I am starting to wonder if you actually read anything I write.
It seems that the moment I identified as a “conservative”, you shoved me into a mental box of your own creation, with all sorts of self-created fantasies about how I think and what I would propose. And all these thoughts of your seem to be driven by emotion, rather than reason.
Strong emotion, it’s been said, is the enemy of reason.
So, to repeat myself from my original post to you:
For the record, however, I support a universal system that works for everyone (yes, everyone!), AND incents a restructuring of our health care in such a way that services stop inflating at 2X core inflation, meaning a system that is not only functional, but sustainable on into the future.
I am not seeing what’s so hard about understanding that. *Obviously*, if you’ve read what I’ve written, you know that not only do I suppose universal care which would address the three very difficult issues you’ve experienced in your life, but would actually diverge from the GOP in that I would want to raise taxes to pay for it.
So, please, respond to what I’m saying, not what you THINK I’m saying. Both Switzerland and Singapore run universal systems which address everything you’ve raised *and* adhere to conservative principles, in that they address (the latter more than the former) cost control as well was deliver universal care.
You can do both.
However, let me address the three experiences you’ve had, because all three represent different matters:
- The doctor that treated you was an asshole. If you were on Medicaid, that shot was covered. He didn’t give you the medication because he wanted to put a few bucks in his own pocket. That was fraud. Nobody in the world, liberal or conservative, can implement a program which totally prevents assholes committing fraud. Sorry.
- The situation with your father addresses multiple societal and clinical questions. I could write a tome about how to correct those from a conservative POV as well. But, since I’m not sure you’re reading what I write, I’ll simply say here that under a universal system, your father’s diabetes (which today remains a huge financial problem for citizens covered by the ACA; the ACA really doesn’t cover diabetes very well) would have been treated, assuming he had presented himself for diagnosis and treatment when he became symptomatic.
- Clearly, you assume that your brother’s suicide was precipitated by the difficulties he found accessing the health care system. I personally can’t make that assumption on the information given; people commit suicide even when covered by the best universal care system in the world. Sweden, Finland, and Iceland all have worse suicide rates than the US, France is about the same, and war-torn, no-universal coverage Lebanon and Syria have rates far less than the US.

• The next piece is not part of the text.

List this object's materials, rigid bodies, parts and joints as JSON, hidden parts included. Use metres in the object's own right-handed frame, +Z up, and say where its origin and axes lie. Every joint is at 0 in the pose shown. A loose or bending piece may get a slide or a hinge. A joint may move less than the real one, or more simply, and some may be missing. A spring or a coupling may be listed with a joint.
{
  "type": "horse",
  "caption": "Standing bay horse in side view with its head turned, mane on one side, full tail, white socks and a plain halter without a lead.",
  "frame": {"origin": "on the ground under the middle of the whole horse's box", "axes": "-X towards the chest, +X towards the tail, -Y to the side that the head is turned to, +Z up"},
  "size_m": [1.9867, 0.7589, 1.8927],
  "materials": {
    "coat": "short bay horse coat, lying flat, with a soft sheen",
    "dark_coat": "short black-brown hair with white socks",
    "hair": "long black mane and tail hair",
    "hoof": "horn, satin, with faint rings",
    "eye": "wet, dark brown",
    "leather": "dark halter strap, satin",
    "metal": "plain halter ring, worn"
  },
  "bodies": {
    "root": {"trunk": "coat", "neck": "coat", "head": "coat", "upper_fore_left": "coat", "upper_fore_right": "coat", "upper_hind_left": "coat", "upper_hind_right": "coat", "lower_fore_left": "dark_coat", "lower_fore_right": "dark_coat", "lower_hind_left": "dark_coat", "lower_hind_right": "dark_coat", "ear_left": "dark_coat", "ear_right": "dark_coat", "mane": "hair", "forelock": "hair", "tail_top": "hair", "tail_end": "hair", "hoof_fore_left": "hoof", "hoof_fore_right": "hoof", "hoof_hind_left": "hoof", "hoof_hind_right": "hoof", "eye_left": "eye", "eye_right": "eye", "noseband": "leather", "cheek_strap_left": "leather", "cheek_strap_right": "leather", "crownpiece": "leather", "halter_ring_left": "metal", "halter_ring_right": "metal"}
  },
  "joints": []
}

I imagine you don’t care about actual lives.
If I didn’t care about lives, I wouldn’t be suggesting a universal system. So, let’s push that shibboleth aside. Reality is what it is, not what you imagine it to be.
That’s why you’ve kept the focus on the money since the 1990s and before while all the thousands of people died like my father and my brother.
I used to think there was a bogeyman in the closet, too. But, then I grew up.